As the famous marketer Seth Godin says: “Most marketers have come from an environment where everyone is selling exactly the same product. The way you won was with a clever tag line. This is the world of “Mad Men”.
Modern marketers however say, “Well, of course Apple people are waiting in line to hear Apple’s announcement because they’re actually doing something new. They’re not just spinning the old.” It’s a huge shift. Changes like this haven’t happened elsewhere in the company. Accounting hasn’t changed. Product development hasn’t changed much. Sales isn’t so different. Marketing has been completely transformed.
Which means that there are effectively two kinds of marketers: Marketers who cling to pushing products with advertising and marketers who are embedded in what the company makes and are pushing it towards what the consumer wants29. And the world is slowly shifting towards the second type, the type who can embrace the methods and technologies of the present and future to create and evolve products worth using, engaging with and talking about, who can combine the old and the new and the coming to delight their customer while achieving their marketing goals.

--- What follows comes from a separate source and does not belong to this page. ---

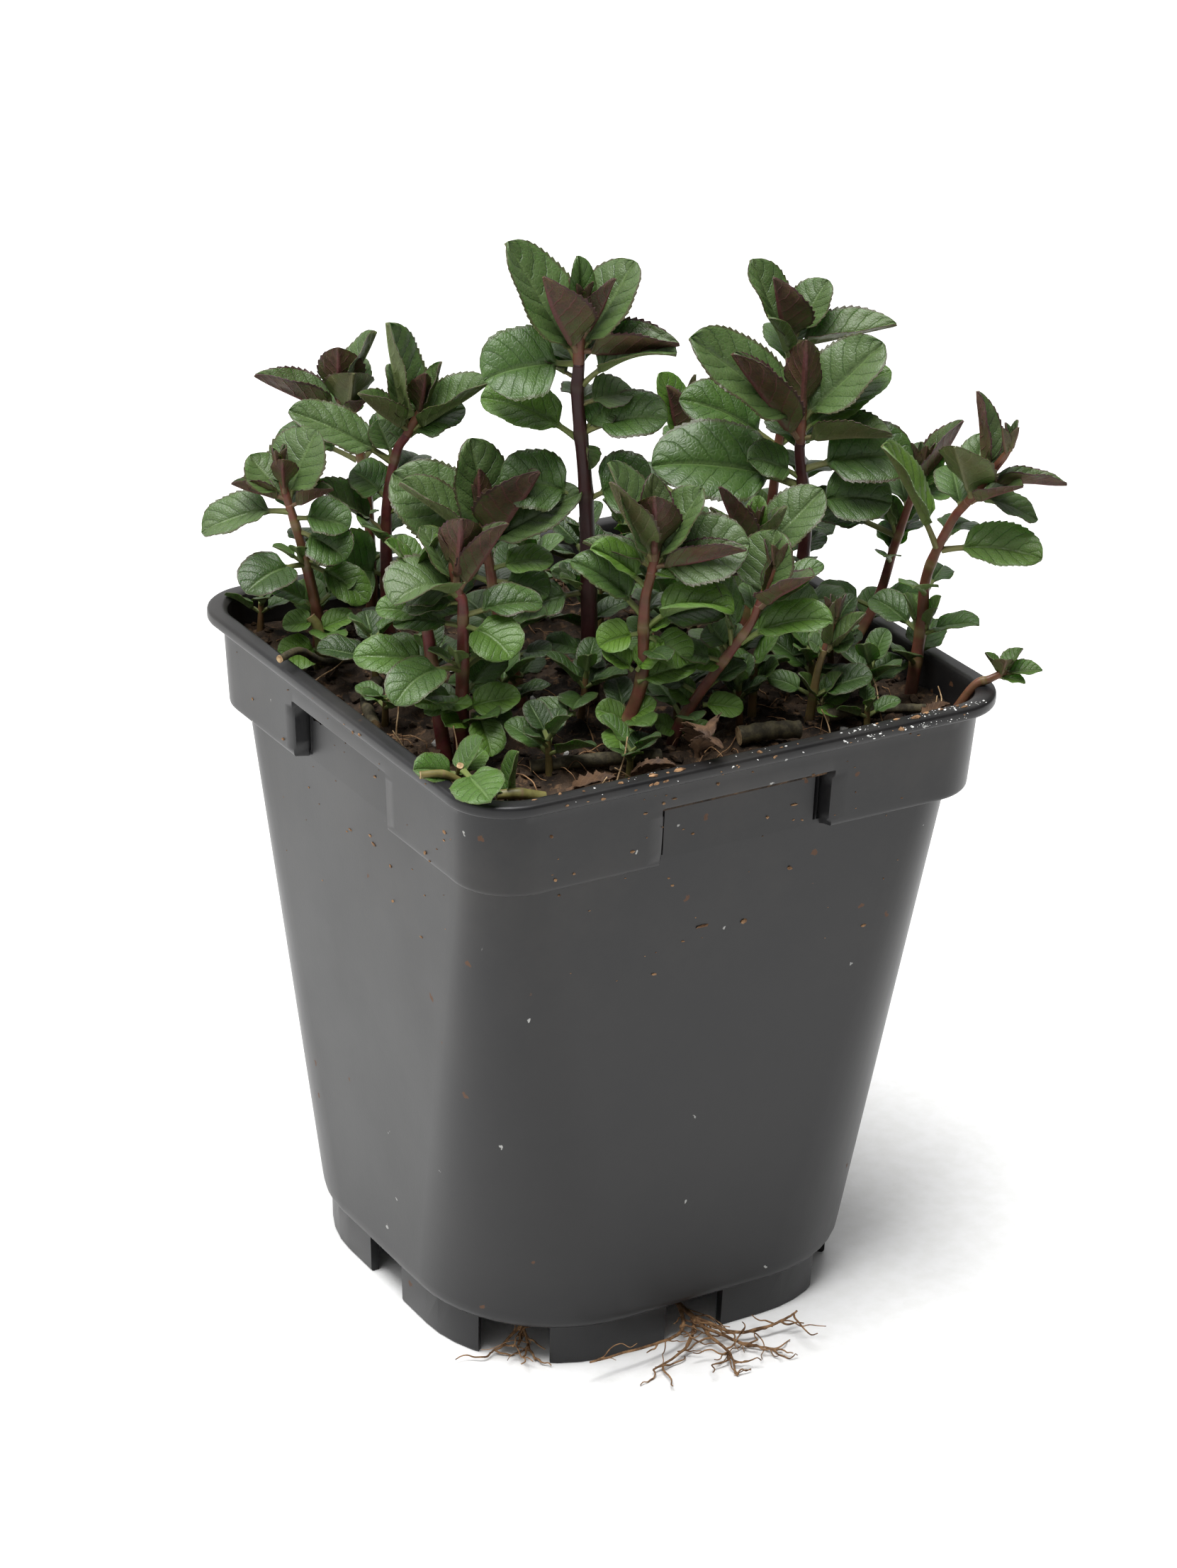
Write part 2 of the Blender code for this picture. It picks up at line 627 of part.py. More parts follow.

The second type will embrace technologies like Big Data, AI, IOT, Virtual Reality etc with gusto and use them in tandem with traditional media to make genuine promises and to deliver on those promises such that the story of their product rings true.
As Steve Jobs, the original and legendary techno-marketer said, “Older people sit down and ask, ‘What is it?’, but the boy asks, ‘What can I do with it?’”.
So be a ‘boy’ marketer. Welcome yourself to the brave new world of marketing.